Tom: Nope. I don't believe in magazines. I think they're false and not real. I've done research and I know enough to know that magazines are fake.
Katie: Tom! It says that you're an alcoholic. It has pictures of you walking around a supermarket with a bottle of beer in your pocket and a baby with a dirty diaper.
Bud: Uh oh, Tommy. Looks like we're in trouble.
Tom: Yikes. Kyle get on the phone and do some damage control here. Explain to the press that you're my assistant and that Bud is my best friend.
Kyle: Giggle.
Katie: You are talking to a two-year-old baby and a bottle of Budweiser.
Tom: I know that, Katie. But please, don't reduce them to just that. I would be nowhere without them. You know that. Now apologize to Kyle and Bud.
Katie: Ugh!
[Audience laughs]
Tom: Now. Where were we? Kyle, are you on the phone? I don't see you on the phone yet.
[Kyle picks up a toy phone]
Kyle: Giggle.
Tom: Kyle, this isn't the time to talk to Elmo. We don't have time for conversations to Elmo. Call Elmo back and get on the phone with People or Us Weekly. Explain the situation.
Bud: Maybe I should call? After all, I am your best friend.
Tom: True. Bud, I trust you with my life but this is Kyle's job. I hired him for stuff like this. I can't give you this responsibility because that wouldn't be fair to Kyle.

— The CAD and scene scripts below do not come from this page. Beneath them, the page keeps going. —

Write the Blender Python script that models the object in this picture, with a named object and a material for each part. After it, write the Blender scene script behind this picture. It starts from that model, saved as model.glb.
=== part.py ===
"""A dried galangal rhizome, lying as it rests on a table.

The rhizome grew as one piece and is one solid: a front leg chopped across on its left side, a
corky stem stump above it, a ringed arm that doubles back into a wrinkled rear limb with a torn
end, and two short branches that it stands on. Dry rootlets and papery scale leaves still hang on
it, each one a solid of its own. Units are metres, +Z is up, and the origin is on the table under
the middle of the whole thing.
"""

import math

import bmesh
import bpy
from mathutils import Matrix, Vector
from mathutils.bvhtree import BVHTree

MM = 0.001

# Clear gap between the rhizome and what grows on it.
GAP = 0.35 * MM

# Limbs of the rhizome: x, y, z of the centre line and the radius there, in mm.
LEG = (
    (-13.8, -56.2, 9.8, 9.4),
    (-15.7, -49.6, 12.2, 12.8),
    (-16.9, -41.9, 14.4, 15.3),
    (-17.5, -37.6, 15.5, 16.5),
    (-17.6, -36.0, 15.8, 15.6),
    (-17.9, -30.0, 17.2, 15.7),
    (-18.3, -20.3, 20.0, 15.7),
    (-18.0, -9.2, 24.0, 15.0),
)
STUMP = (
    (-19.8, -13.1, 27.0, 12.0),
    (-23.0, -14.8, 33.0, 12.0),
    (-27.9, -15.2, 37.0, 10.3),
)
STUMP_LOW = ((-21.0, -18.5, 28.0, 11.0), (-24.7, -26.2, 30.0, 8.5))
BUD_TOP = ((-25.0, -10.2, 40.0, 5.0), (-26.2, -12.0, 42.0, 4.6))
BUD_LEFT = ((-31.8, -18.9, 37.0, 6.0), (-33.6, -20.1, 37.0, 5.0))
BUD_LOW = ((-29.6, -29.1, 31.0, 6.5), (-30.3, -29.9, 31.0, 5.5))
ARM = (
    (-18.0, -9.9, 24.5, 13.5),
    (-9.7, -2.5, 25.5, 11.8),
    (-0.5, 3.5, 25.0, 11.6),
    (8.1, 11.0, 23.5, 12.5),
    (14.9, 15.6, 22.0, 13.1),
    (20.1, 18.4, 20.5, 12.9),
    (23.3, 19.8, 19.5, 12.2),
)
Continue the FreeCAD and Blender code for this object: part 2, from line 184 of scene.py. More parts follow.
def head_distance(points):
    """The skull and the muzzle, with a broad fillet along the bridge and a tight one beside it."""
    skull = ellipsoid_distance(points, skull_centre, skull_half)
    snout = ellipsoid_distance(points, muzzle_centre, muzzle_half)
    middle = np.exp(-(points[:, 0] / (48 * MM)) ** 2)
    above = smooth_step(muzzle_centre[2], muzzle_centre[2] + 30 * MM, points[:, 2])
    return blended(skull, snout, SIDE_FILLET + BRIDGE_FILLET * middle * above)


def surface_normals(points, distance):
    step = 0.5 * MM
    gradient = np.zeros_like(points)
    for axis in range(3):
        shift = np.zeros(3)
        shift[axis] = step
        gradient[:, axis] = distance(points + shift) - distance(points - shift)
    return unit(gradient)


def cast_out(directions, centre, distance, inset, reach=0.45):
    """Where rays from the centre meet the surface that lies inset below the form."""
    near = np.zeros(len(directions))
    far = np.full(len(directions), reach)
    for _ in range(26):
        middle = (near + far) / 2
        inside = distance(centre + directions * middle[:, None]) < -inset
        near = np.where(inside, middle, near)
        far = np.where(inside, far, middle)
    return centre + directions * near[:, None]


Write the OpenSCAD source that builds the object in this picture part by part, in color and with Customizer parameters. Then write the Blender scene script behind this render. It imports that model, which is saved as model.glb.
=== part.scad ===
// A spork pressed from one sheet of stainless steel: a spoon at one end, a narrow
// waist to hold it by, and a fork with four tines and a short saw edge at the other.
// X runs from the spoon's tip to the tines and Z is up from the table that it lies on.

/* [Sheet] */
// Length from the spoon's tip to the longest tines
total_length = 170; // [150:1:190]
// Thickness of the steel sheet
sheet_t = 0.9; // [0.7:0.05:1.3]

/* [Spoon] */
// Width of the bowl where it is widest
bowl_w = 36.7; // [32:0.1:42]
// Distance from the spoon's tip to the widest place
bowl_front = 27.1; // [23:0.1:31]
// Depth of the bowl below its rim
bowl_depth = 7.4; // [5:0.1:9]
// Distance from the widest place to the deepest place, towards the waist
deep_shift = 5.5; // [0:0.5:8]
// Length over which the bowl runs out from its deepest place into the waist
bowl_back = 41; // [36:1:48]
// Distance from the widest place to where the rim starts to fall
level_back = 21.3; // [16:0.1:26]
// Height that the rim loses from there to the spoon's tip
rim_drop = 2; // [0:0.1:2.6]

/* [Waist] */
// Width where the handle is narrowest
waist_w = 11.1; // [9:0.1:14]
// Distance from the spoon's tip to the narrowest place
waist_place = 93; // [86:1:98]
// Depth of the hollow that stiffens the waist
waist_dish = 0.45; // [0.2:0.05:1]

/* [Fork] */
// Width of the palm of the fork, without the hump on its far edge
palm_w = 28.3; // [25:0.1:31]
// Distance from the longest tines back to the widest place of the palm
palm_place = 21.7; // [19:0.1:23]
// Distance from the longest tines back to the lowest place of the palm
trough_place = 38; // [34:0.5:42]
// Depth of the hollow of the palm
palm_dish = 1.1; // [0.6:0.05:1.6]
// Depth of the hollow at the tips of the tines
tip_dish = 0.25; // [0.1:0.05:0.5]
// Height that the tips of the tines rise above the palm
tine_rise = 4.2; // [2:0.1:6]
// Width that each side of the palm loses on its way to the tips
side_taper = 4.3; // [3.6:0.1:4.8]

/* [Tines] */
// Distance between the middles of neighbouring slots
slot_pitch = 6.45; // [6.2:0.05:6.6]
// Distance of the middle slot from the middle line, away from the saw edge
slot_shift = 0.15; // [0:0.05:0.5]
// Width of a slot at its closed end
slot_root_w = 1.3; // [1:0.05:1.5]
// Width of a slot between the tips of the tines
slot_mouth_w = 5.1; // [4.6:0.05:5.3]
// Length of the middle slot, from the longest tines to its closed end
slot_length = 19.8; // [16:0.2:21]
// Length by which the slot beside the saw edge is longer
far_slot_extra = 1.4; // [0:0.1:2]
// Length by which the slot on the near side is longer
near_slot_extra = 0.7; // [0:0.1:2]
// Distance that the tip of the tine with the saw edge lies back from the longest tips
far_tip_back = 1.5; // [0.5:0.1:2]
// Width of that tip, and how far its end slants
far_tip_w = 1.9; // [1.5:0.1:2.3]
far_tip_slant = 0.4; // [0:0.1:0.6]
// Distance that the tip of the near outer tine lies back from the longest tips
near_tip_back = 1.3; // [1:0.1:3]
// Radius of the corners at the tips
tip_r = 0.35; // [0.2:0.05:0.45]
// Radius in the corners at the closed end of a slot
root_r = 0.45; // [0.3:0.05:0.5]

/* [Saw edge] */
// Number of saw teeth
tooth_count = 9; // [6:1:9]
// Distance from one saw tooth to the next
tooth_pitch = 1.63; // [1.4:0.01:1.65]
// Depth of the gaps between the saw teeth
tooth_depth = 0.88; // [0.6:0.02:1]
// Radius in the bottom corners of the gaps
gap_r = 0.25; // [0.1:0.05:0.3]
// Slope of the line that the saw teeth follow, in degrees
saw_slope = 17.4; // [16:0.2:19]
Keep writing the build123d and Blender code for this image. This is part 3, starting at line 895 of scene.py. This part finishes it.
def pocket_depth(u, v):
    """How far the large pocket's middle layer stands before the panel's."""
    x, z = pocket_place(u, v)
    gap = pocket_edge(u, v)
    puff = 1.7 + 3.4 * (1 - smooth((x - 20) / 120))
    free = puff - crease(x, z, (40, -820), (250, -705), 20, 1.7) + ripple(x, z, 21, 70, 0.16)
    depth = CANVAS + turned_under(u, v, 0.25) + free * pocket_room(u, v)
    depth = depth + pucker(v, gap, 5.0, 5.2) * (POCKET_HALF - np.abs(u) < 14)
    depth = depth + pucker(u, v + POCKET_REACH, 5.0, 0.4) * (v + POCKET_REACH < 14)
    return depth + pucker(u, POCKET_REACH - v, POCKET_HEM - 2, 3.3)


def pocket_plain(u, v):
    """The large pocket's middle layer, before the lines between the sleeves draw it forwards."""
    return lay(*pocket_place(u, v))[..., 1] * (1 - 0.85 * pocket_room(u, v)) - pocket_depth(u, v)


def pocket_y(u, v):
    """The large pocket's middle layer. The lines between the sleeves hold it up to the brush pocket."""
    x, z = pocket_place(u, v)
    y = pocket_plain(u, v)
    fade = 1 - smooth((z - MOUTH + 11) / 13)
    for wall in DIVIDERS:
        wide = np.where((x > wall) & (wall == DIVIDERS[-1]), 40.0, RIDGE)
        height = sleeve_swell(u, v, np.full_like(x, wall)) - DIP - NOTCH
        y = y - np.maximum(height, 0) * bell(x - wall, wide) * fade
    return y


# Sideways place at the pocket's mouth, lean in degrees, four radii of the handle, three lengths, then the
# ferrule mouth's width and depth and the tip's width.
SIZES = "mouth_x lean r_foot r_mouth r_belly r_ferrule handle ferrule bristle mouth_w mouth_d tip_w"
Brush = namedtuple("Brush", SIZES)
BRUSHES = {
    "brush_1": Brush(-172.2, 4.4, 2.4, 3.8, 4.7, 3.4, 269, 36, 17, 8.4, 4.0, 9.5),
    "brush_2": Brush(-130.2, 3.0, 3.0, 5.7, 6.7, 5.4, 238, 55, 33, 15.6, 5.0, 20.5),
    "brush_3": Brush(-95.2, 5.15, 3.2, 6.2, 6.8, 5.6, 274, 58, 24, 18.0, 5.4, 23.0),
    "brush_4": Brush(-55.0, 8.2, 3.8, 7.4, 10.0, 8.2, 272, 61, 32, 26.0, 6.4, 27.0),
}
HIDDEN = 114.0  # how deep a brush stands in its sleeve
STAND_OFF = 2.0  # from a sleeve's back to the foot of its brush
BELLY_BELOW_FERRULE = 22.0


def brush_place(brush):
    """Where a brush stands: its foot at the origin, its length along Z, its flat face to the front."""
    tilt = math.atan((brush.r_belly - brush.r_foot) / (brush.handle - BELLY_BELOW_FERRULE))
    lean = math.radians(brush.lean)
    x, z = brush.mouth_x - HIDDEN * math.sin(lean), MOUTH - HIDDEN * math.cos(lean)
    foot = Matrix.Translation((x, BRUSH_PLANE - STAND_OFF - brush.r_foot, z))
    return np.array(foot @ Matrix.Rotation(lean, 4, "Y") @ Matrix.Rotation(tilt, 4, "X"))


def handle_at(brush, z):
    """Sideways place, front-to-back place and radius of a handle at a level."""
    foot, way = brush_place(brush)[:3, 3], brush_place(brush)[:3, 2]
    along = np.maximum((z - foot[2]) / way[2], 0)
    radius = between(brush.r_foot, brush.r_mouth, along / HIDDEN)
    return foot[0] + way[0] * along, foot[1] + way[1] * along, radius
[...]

Katie: I don't care what this engagement does for my career. This is absolutely insane.
[Phone rings]
Tom: Hello? Oh, hey John.
[Tom turns to Bud and whispers] It's Travolta.
Bud: Tell him I say "hi."
Tom: Bud says hi.
[Tom turns to Bud] John says "hi" back.
Katie: John knows Bud?
Tom: Duh. Of course.
Kyle: Giggle.
Tom: One second, John. Kyle, are you still on the phone with Elmo? What did I say?
Kyle: Giggle.
Bud: Kyle is making on your carpet.
Tom: Oh no. John, can I call you back? Yeah. Thanks. Yes, I did see In Touch. Well, what can I do? They don't understand that we have aliens living inside our bodies. They don't get us. Yes, I will stay strong and we'll get through this just like you got through Battlefield Earth....will do. Take care. Yup. Talk later.
Bud: Wow. What a day. I bet Brooke Shields never has days like this.
Kyle: Brooke!
Tom: Awww, isn't that cute? He's on the phone now with Brooke Shields.